* [Required task]
Write out each line of the material again, word for word.

* [Entries with model source code]
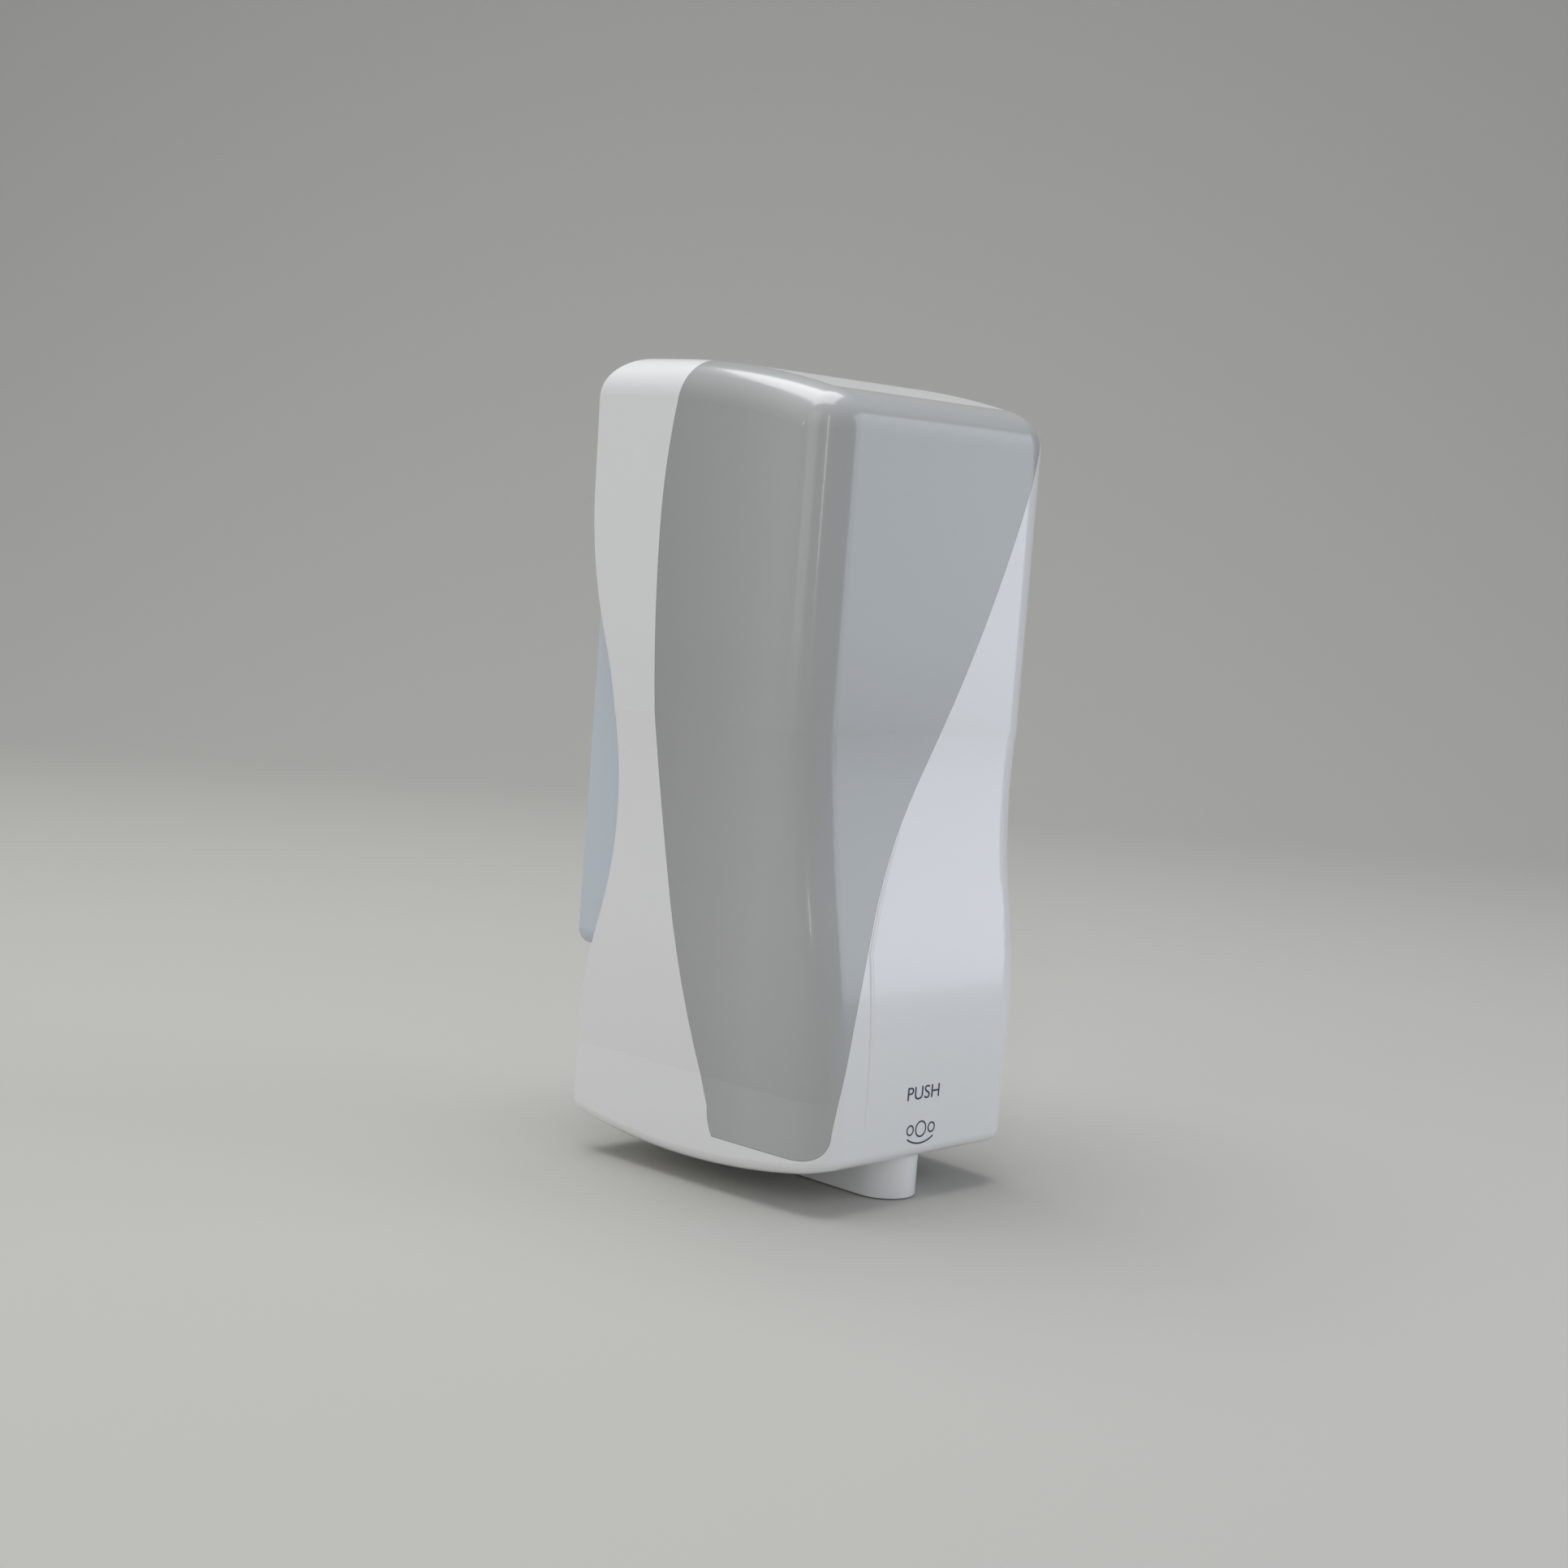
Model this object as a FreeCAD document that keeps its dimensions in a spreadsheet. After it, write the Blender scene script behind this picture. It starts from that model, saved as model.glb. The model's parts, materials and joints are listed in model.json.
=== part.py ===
"""Wall mounted foam soap dispenser, modelled as a parametric FreeCAD document.

The tall cover hangs from a rod at its top rear and is itself the push plate: a yoke behind it
works a rocker, which lifts the head of the pump under the refill bottle.

Frame: X across the wall, +Y into the wall, +Z up.  The origin is the centre of the four screw
holes, on the wall plane.  In the sheet a depth is measured out from the wall (so Y = -depth),
and a height is measured up from the lowest point of the cover's own floor.
"""
import FreeCAD, Part
import Sketcher
import math
import os

SIZES = {
    # mounting
    "mount_height": 155.0, "screw_span_across": 60.0, "screw_span_up": 100.0, "screw_hole": 2.6,
    # cover, overall
    "wall": 2.5, "half_width": 58.0, "front_taper": 7.0, "rear_taper": 3.0,
    "front_depth": 111.0, "toe_flare": 12.0, "flare_top": 150.0, "flare_low": 30.0,
    "hinge_depth": 15.5, "hinge_height": 255.3, "hinge_round": 15.0, "crown_depth": 28.0,
    "brow_height": 258.8, "keel_depth": 58.0, "toe_rise": 7.8, "heel_rise": 4.6,
    "edge_round": 13.5, "floor_round": 4.0, "heel_round": 9.0, "heel_dip": 1.6,
    # cover, rear rim seen from the side
    "rim_depth": 1.2, "rim_height": 228.0, "waist_depth": 22.4,
    "waist_height": 118.0, "heel_depth": 8.1, "heel_height": 28.0,
    # inlay panel
    "seam_gap": 0.15, "seam_top_x": 50.0, "seam_top_height": 250.0, "seam_run_out": 17.0,
    "seam_mid_x": -3.5, "seam_mid_height": 132.6, "seam_foot_x": -43.9,
    "seam_foot_height": 20.0, "seam_upper_radius": 448.0, "seam_lower_radius": 268.0,
    "seam_corner": 9.0, "panel_rear_depth": 35.4, "panel_rear_height": 213.0,
    "panel_brow_depth": 43.3, "panel_heel_depth": 72.6, "panel_heel_height": 20.0,
    "panel_heel_round": 17.5, "panel_sole_depth": 84.0, "panel_lip": 2.6,
    "top_seam_inset": 14.0, "clip_width": 14.0, "clip_tall": 8.0, "clip_thick": 1.5,
    "clip_low": 170.0, "clip_mid": 205.0, "clip_high": 235.0, "front_clip_low_x": 18.5,
    "front_clip_mid_x": 35.5,
    # outlet collar
    "outlet_depth": 103.0, "outlet_half": 9.5, "outlet_front": 14.5, "collar_wall": 2.0,
    "collar_drop": 7.7, "collar_rise": 10.0, "collar_rear_depth": 76.0,
    # back plate
    "plate_half": 51.4, "plate_low": 63.6, "plate_top": 238.5, "plate_depth": 26.0,
    "plate_wall": 3.0, "flange_wall": 2.0, "plate_corner": 6.0, "plate_edge": 2.0,
    "ear_x": 30.0, "ear_thick": 4.0, "ear_ring": 7.5, "ear_foot": 215.0, "ear_step": 9.0,
    # hinge
    "rod_radius": 2.5, "rod_half": 54.0, "running_gap": 0.06, "boss_radius": 6.0, "boss_x": 49.8,
    "clip_ring_radius": 4.5, "clip_ring_thick": 1.0, "bush_wall": 1.5,
    "spring_coil_radius": 4.4, "spring_wire": 0.6, "spring_pitch": 1.6, "spring_turns": 4.0,
    "spring_leg": 10.0, "spring_x": 35.2,
    # push yoke
    "arm_x": 44.5, "arm_thick": 4.0, "arm_rear_depth": 38.0, "arm_front_depth": 52.0,
    "arm_foot": 16.0, "foot_depth": 72.0, "foot_height": 36.0, "yoke_ring": 7.5,
    "crossbar_depth": 38.0, "crossbar_low": 24.0, "crossbar_tall": 8.0, "lug_radius": 3.0,
    "lug_height": 76.0, "lug_x": 40.7, "slot_rear_depth": 46.0, "slot_front_depth": 65.5,
    "slot_low": 20.4, "slot_tall": 6.0, "pad_thick": 2.0, "pad_tall": 24.0, "pad_height": 46.0,
    "seat_gap": 0.3,
    # rocker
    "pivot_depth": 43.0, "pivot_height": 50.0, "pivot_radius": 2.0, "rocker_x": 40.5,
    "rocker_thick": 3.0, "rocker_half": 3.0, "rocker_top": 80.0, "finger_x": 9.0,
    "finger_wide": 4.0, "rocker_bar_depth": 71.0, "nub_radius": 2.5,
    # cradle
    "cradle_half": 24.0, "shelf_height": 84.0, "shelf_thick": 4.0, "shelf_depth": 98.0,
    "cradle_low": 66.5, "cradle_top": 112.0, "cheek_x": 36.0, "cheek_thick": 3.5,
    "cradle_screw_x": 17.0, "cradle_screw_low": 73.0, "cradle_screw_high": 104.0,
    "cradle_screw_radius": 1.7, "cradle_head_radius": 3.4, "cradle_head_tall": 1.8,
    # refill bottle and pump
    "pump_depth": 82.0, "bottle_half": 40.0, "bottle_rear_depth": 12.0,
    "bottle_front_depth": 100.0, "bottle_low": 122.0, "bottle_top": 232.0, "bottle_round": 14.0,
    "bottle_wall": 1.5, "neck_radius": 17.2, "neck_low": 95.8, "collar_radius": 19.5,
    "collar_low": 88.3, "collar_tall": 22.0, "collar_floor": 3.0, "collar_fit": 0.2,
    "cylinder_radius": 13.0, "cylinder_bore": 10.0, "cylinder_low": 58.0, "cylinder_top": 104.0,
    "cylinder_end": 4.0, "cylinder_flange": 16.6, "flange_thick": 3.0, "gasket_thick": 1.2,
    "inlet_radius": 2.0, "ball_radius": 3.0, "cage_radius": 7.0, "cage_tall": 9.0,
    "stem_radius": 6.0, "stem_bore": 3.6, "head_radius": 17.0, "head_low": 46.0,
    "head_thick": 3.0, "piston_low": 66.0, "piston_tall": 6.0, "piston_fit": 0.1,
    "seal_width": 2.2, "seal_depth": 1.6, "pump_spring_mean": 7.6, "pump_spring_wire": 0.7,
    "pump_spring_turns": 5.0, "spout_radius": 5.0, "spout_bore": 3.4, "spout_height": 36.0,
    "tip_radius": 6.0, "tip_low": -2.0, "tip_tall": 14.0, "screen_radius": 3.5,
    "screen_thick": 0.8,
    # lock
    "lock_x": 33.0, "lock_depth": 62.0, "lock_radius": 7.0, "bezel_radius": 9.0,
    "bezel_low": -1.4, "bezel_high": -0.1, "lock_top": 20.9, "lock_core": 5.0,
    "lock_fit": 0.05, "core_top": 21.2, "tongue_reach": 14.5, "tongue_half": 3.0,
    "tongue_thick": 2.4, "nut_radius": 9.0, "nut_low": 3.0, "nut_tall": 3.0,
    "keyway_wide": 1.4, "keyway_long": 6.0, "keyway_deep": 8.0, "tongue_screw_radius": 2.6,
    "tongue_screw_tall": 1.4,
}

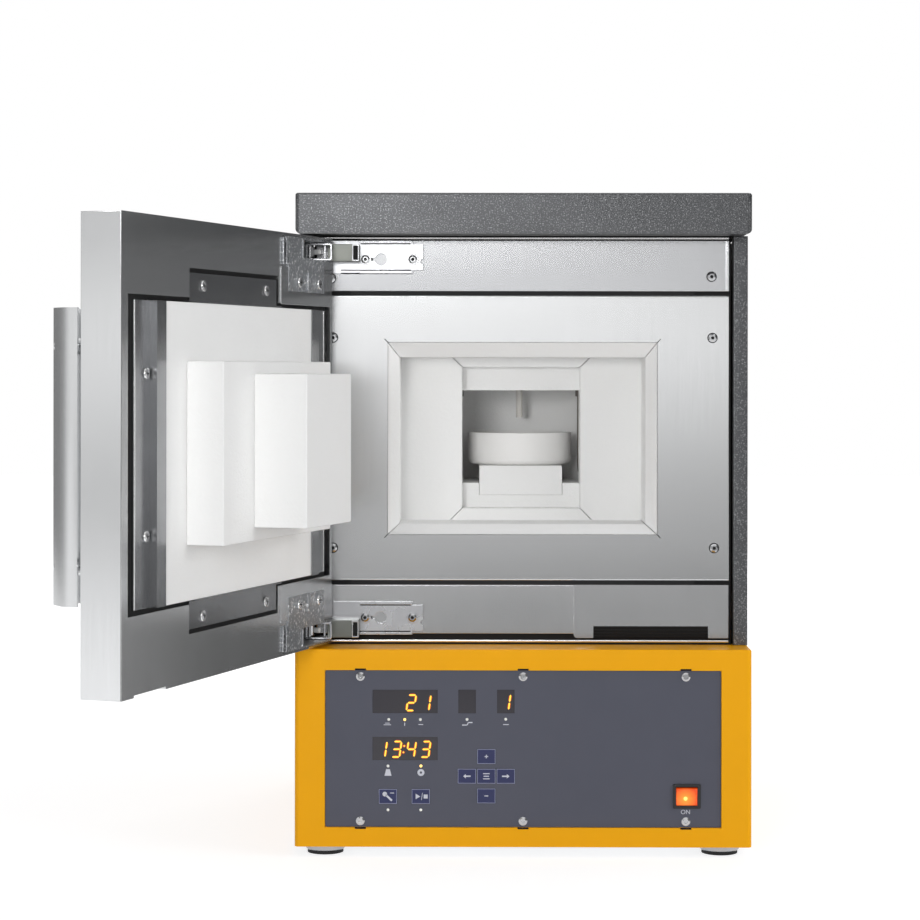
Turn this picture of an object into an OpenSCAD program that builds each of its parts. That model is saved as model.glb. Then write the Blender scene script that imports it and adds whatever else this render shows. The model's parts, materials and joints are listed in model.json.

* [Task result]
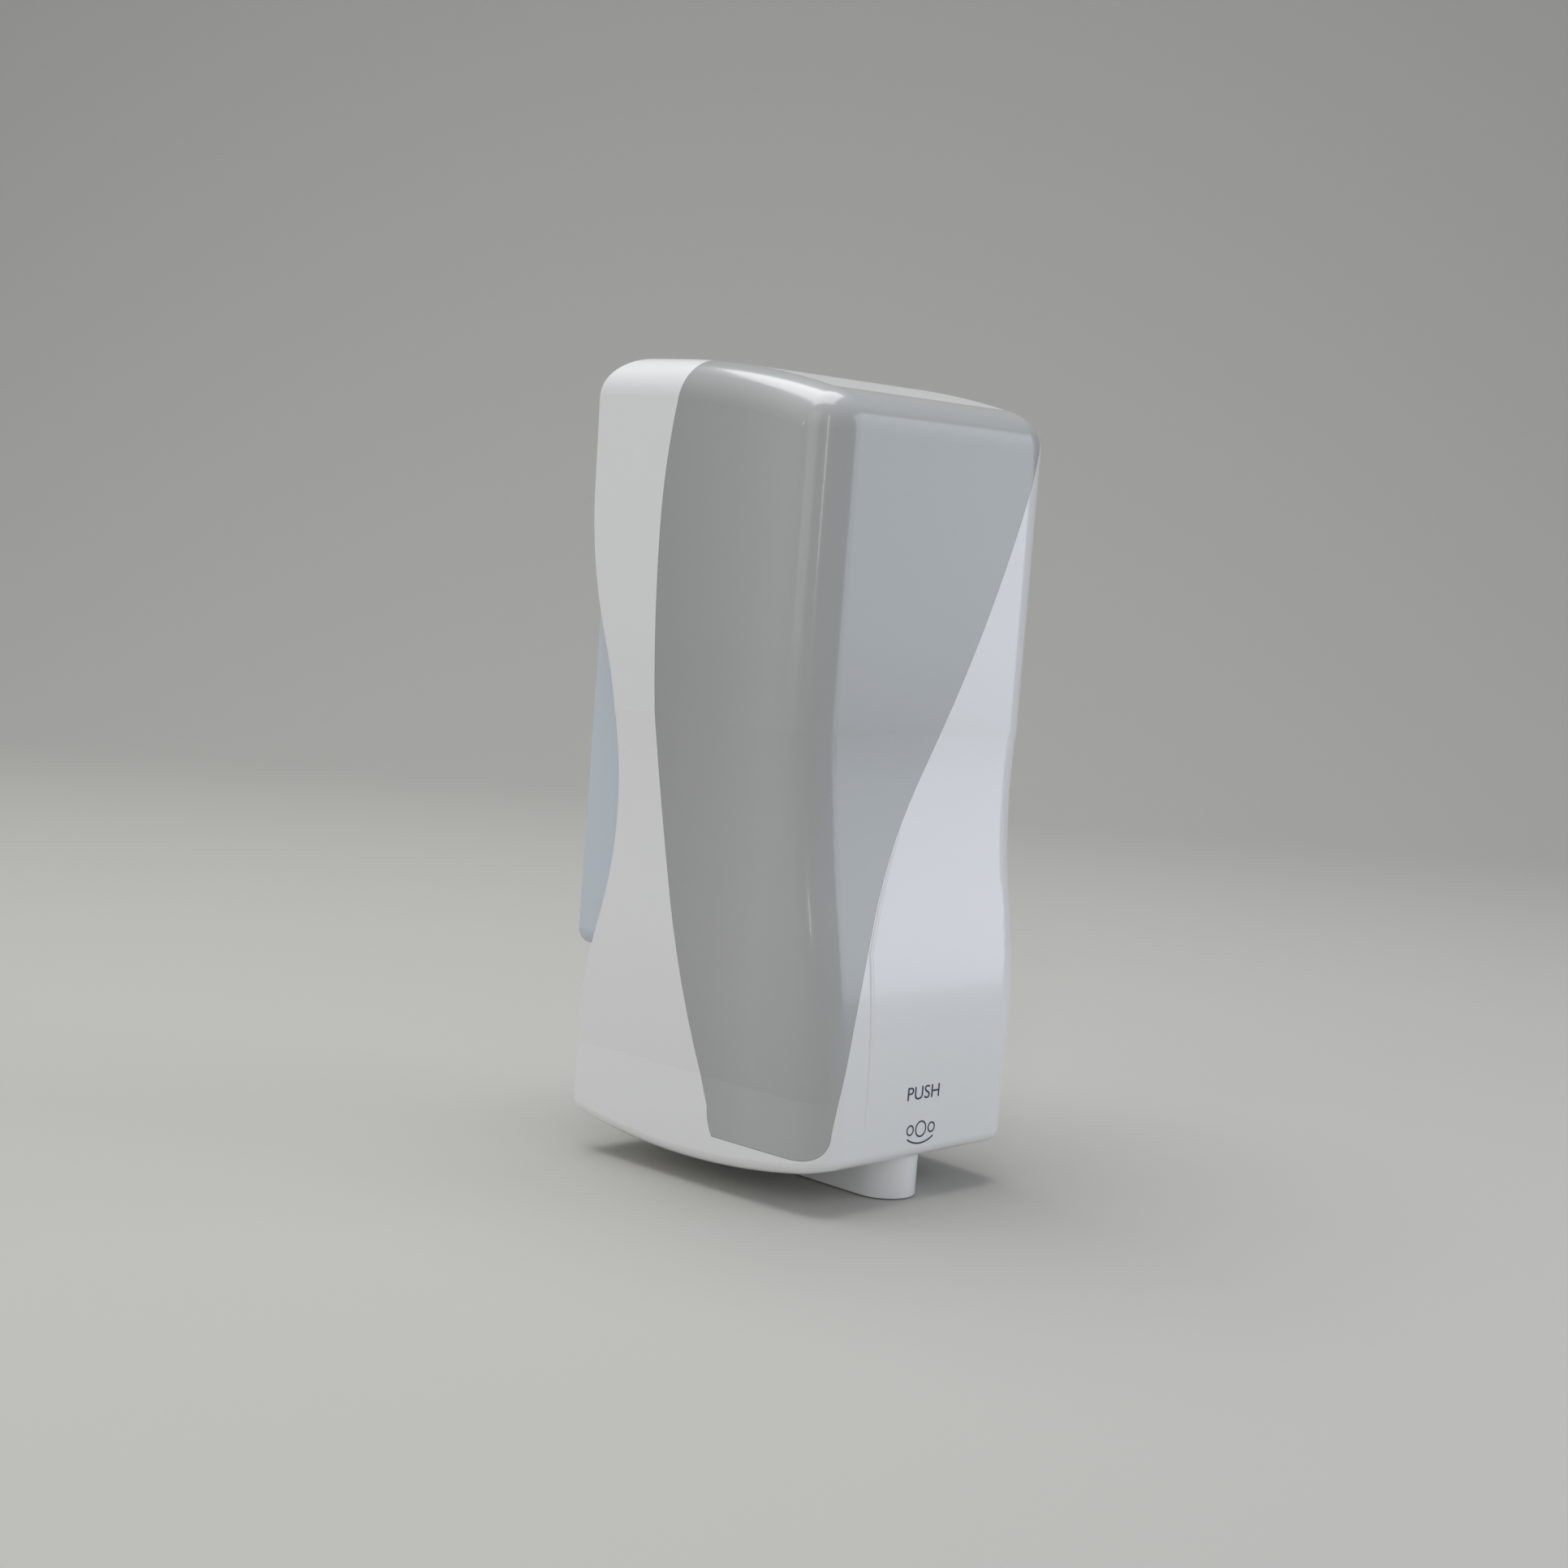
Model this object as a FreeCAD document that keeps its dimensions in a spreadsheet. After it, write the Blender scene script behind this picture. It starts from that model, saved as model.glb. The model's parts, materials and joints are listed in model.json.
=== part.py ===
"""Wall mounted foam soap dispenser, modelled as a parametric FreeCAD document.

The tall cover hangs from a rod at its top rear and is itself the push plate: a yoke behind it
works a rocker, which lifts the head of the pump under the refill bottle.

Frame: X across the wall, +Y into the wall, +Z up.  The origin is the centre of the four screw
holes, on the wall plane.  In the sheet a depth is measured out from the wall (so Y = -depth),
and a height is measured up from the lowest point of the cover's own floor.
"""
import FreeCAD, Part
import Sketcher
import math
import os

SIZES = {
    # mounting
    "mount_height": 155.0, "screw_span_across": 60.0, "screw_span_up": 100.0, "screw_hole": 2.6,
    # cover, overall
    "wall": 2.5, "half_width": 58.0, "front_taper": 7.0, "rear_taper": 3.0,
    "front_depth": 111.0, "toe_flare": 12.0, "flare_top": 150.0, "flare_low": 30.0,
    "hinge_depth": 15.5, "hinge_height": 255.3, "hinge_round": 15.0, "crown_depth": 28.0,
    "brow_height": 258.8, "keel_depth": 58.0, "toe_rise": 7.8, "heel_rise": 4.6,
    "edge_round": 13.5, "floor_round": 4.0, "heel_round": 9.0, "heel_dip": 1.6,
    # cover, rear rim seen from the side
    "rim_depth": 1.2, "rim_height": 228.0, "waist_depth": 22.4,
    "waist_height": 118.0, "heel_depth": 8.1, "heel_height": 28.0,
    # inlay panel
    "seam_gap": 0.15, "seam_top_x": 50.0, "seam_top_height": 250.0, "seam_run_out": 17.0,
    "seam_mid_x": -3.5, "seam_mid_height": 132.6, "seam_foot_x": -43.9,
    "seam_foot_height": 20.0, "seam_upper_radius": 448.0, "seam_lower_radius": 268.0,
    "seam_corner": 9.0, "panel_rear_depth": 35.4, "panel_rear_height": 213.0,
    "panel_brow_depth": 43.3, "panel_heel_depth": 72.6, "panel_heel_height": 20.0,
    "panel_heel_round": 17.5, "panel_sole_depth": 84.0, "panel_lip": 2.6,
    "top_seam_inset": 14.0, "clip_width": 14.0, "clip_tall": 8.0, "clip_thick": 1.5,
    "clip_low": 170.0, "clip_mid": 205.0, "clip_high": 235.0, "front_clip_low_x": 18.5,
    "front_clip_mid_x": 35.5,
    # outlet collar
    "outlet_depth": 103.0, "outlet_half": 9.5, "outlet_front": 14.5, "collar_wall": 2.0,
    "collar_drop": 7.7, "collar_rise": 10.0, "collar_rear_depth": 76.0,
    # back plate
    "plate_half": 51.4, "plate_low": 63.6, "plate_top": 238.5, "plate_depth": 26.0,
    "plate_wall": 3.0, "flange_wall": 2.0, "plate_corner": 6.0, "plate_edge": 2.0,
    "ear_x": 30.0, "ear_thick": 4.0, "ear_ring": 7.5, "ear_foot": 215.0, "ear_step": 9.0,
    # hinge
    "rod_radius": 2.5, "rod_half": 54.0, "running_gap": 0.06, "boss_radius": 6.0, "boss_x": 49.8,
    "clip_ring_radius": 4.5, "clip_ring_thick": 1.0, "bush_wall": 1.5,
    "spring_coil_radius": 4.4, "spring_wire": 0.6, "spring_pitch": 1.6, "spring_turns": 4.0,
    "spring_leg": 10.0, "spring_x": 35.2,
    # push yoke
    "arm_x": 44.5, "arm_thick": 4.0, "arm_rear_depth": 38.0, "arm_front_depth": 52.0,
    "arm_foot": 16.0, "foot_depth": 72.0, "foot_height": 36.0, "yoke_ring": 7.5,
    "crossbar_depth": 38.0, "crossbar_low": 24.0, "crossbar_tall": 8.0, "lug_radius": 3.0,
    "lug_height": 76.0, "lug_x": 40.7, "slot_rear_depth": 46.0, "slot_front_depth": 65.5,
    "slot_low": 20.4, "slot_tall": 6.0, "pad_thick": 2.0, "pad_tall": 24.0, "pad_height": 46.0,
    "seat_gap": 0.3,
    # rocker
    "pivot_depth": 43.0, "pivot_height": 50.0, "pivot_radius": 2.0, "rocker_x": 40.5,
    "rocker_thick": 3.0, "rocker_half": 3.0, "rocker_top": 80.0, "finger_x": 9.0,
    "finger_wide": 4.0, "rocker_bar_depth": 71.0, "nub_radius": 2.5,
    # cradle
    "cradle_half": 24.0, "shelf_height": 84.0, "shelf_thick": 4.0, "shelf_depth": 98.0,
    "cradle_low": 66.5, "cradle_top": 112.0, "cheek_x": 36.0, "cheek_thick": 3.5,
    "cradle_screw_x": 17.0, "cradle_screw_low": 73.0, "cradle_screw_high": 104.0,
    "cradle_screw_radius": 1.7, "cradle_head_radius": 3.4, "cradle_head_tall": 1.8,
    # refill bottle and pump
    "pump_depth": 82.0, "bottle_half": 40.0, "bottle_rear_depth": 12.0,
    "bottle_front_depth": 100.0, "bottle_low": 122.0, "bottle_top": 232.0, "bottle_round": 14.0,
    "bottle_wall": 1.5, "neck_radius": 17.2, "neck_low": 95.8, "collar_radius": 19.5,
    "collar_low": 88.3, "collar_tall": 22.0, "collar_floor": 3.0, "collar_fit": 0.2,
    "cylinder_radius": 13.0, "cylinder_bore": 10.0, "cylinder_low": 58.0, "cylinder_top": 104.0,
    "cylinder_end": 4.0, "cylinder_flange": 16.6, "flange_thick": 3.0, "gasket_thick": 1.2,
    "inlet_radius": 2.0, "ball_radius": 3.0, "cage_radius": 7.0, "cage_tall": 9.0,
    "stem_radius": 6.0, "stem_bore": 3.6, "head_radius": 17.0, "head_low": 46.0,
    "head_thick": 3.0, "piston_low": 66.0, "piston_tall": 6.0, "piston_fit": 0.1,
    "seal_width": 2.2, "seal_depth": 1.6, "pump_spring_mean": 7.6, "pump_spring_wire": 0.7,
    "pump_spring_turns": 5.0, "spout_radius": 5.0, "spout_bore": 3.4, "spout_height": 36.0,
    "tip_radius": 6.0, "tip_low": -2.0, "tip_tall": 14.0, "screen_radius": 3.5,
    "screen_thick": 0.8,
    # lock
    "lock_x": 33.0, "lock_depth": 62.0, "lock_radius": 7.0, "bezel_radius": 9.0,
    "bezel_low": -1.4, "bezel_high": -0.1, "lock_top": 20.9, "lock_core": 5.0,
    "lock_fit": 0.05, "core_top": 21.2, "tongue_reach": 14.5, "tongue_half": 3.0,
    "tongue_thick": 2.4, "nut_radius": 9.0, "nut_low": 3.0, "nut_tall": 3.0,
    "keyway_wide": 1.4, "keyway_long": 6.0, "keyway_deep": 8.0, "tongue_screw_radius": 2.6,
    "tongue_screw_tall": 1.4,
}

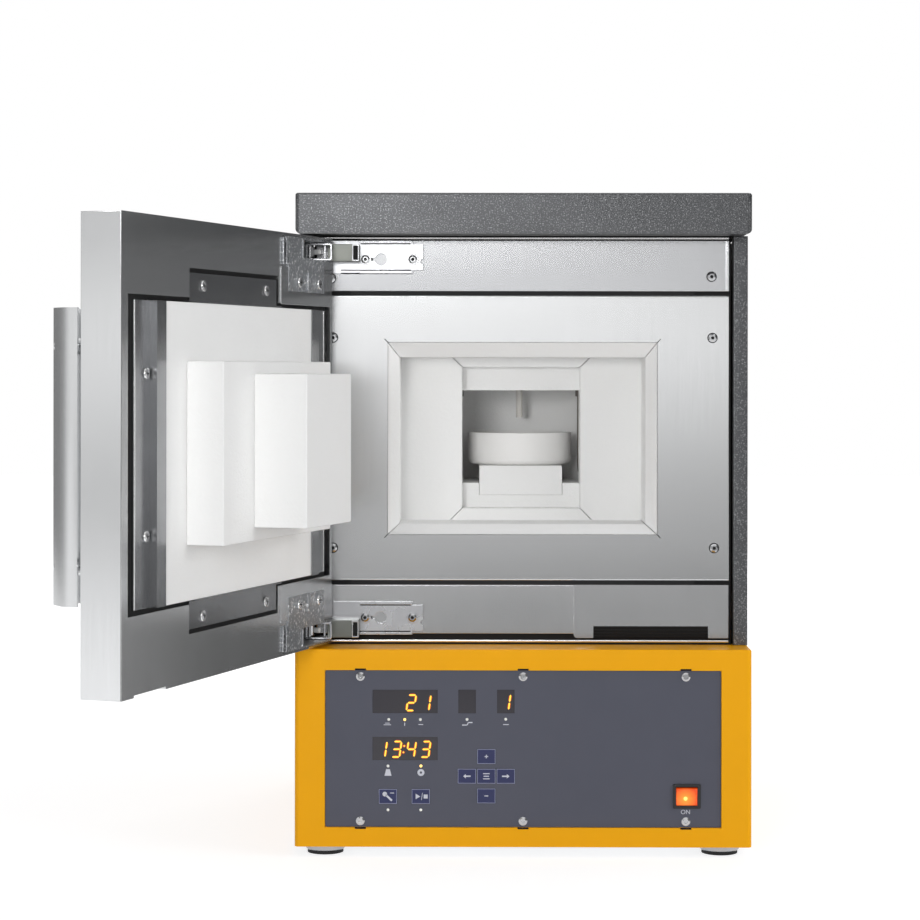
Turn this picture of an object into an OpenSCAD program that builds each of its parts. That model is saved as model.glb. Then write the Blender scene script that imports it and adds whatever else this render shows. The model's parts, materials and joints are listed in model.json.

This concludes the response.